Why all the fuss about what women wear? Women’s bodies and the clothes we wear are a battleground around the world. Some situations have rules that require religious body coverings and other places forbid those same coverings.
Leggings are only the latest focus for arguments deployed by conservatives since before ankles became a source of public scandal.
Policing women’s bodies
Maryann White said her concern was for her sons and their virtue. Since we ought to treat other persons with respect, no matter what they wear, blaming leggings for her sons’ feelings fails to teach them responsibility for their thoughts and actions.
Her plea constitutes one small increment on the spectrum of responses that puts the blame on women for men’s lack of control and sexual violence. How often do we still hear the question, “Why was she dressed like that?”
When a woman is sexually assaulted, why does the public still think about her clothing choices? As if those choices provoke and justify violence.
White insults the integrity of her sons if she blames their actions and lack of self-control on women’s clothing choices.
There exists considerable gender asymmetry in clothing codes when determining what counts as uncovered or indecent. Women in leggings are fully covered. Men in shorts aren’t — their skin shows. Yet, there are no letters to the editor complaining that men in shorts are distracting to other male or female students.
Often complaints aren’t about clothes as much as about policing women’s bodies. Many leggings critics say they are fine if women with the “right bodies” wear them.
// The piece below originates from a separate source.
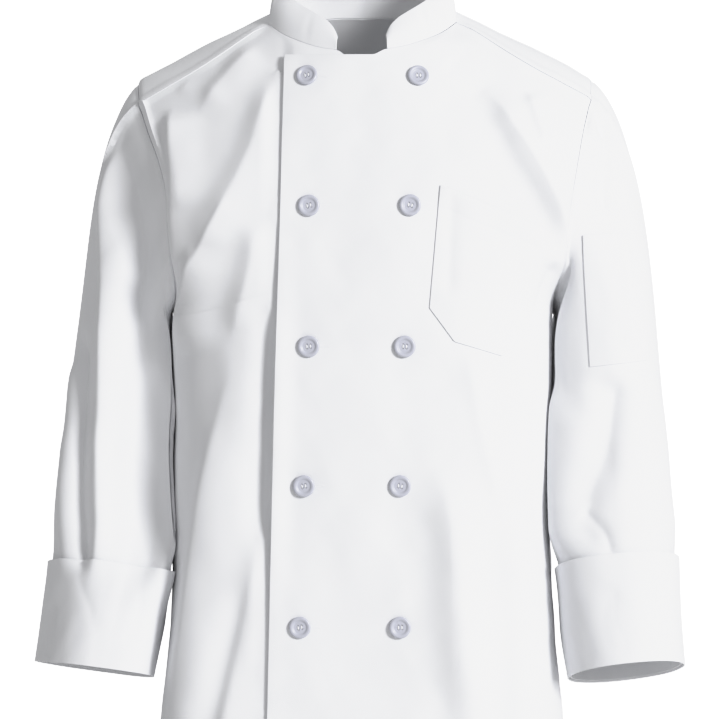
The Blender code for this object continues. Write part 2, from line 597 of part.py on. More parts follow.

I began by mentioning age as a factor, but it’s also about size. Young women who get in trouble for wearing prom dresses that break rules are often larger women.
Women with small, “tidy” bodies rarely run afoul of dress codes. Women and girls with large breasts get in trouble over wearing certain tops at school. In the case of leggings, women with large bottoms are said to be doing something wrong. And fat women can never get it right. Some bodies break all the rules just by existing.
Ubiquitous leggings
Why are leggings so ubiquitous? I wear them because they’re comfortable, easy to find, not size fussy and toasty warm in the winter. They’re also good for hitting the gym if I have time to spare between meetings.
I can run in them if I need to and bend any which way I want. Unlike skinny jeans, leggings give me a full range of motion, at least as much as this middle age frame allows.
Different items of clothing cause controversy because they spotlight aspects of women’s lives and bodies that make us uncomfortable. I think the backlash against leggings stems from our discomfort in seeing women in athletic wear in general.
Leggings are functional and practical. They make me feel a bit like a superhero, ready for action. Usually, women are tacitly rewarded for not taking up too much space, for being inconspicuous. Leggings, superhero-dom, can contravene those expectations in delightful ways.
The debate over leggings seems trivial. But, that’s another double bind for women and clothes choices. You’re not supposed to take fashion and clothes seriously even though our clothing and the codes and values our clothes transmit have tremendous social impact and make a real difference to women’s lives.
Whether our leggings are affecting vulnerable men should not be the question we are asking. It should be, why are these men so weak? And why does this woman feel it’s incumbent on comfortable bike-riding large and small superhero women to take care of her sons?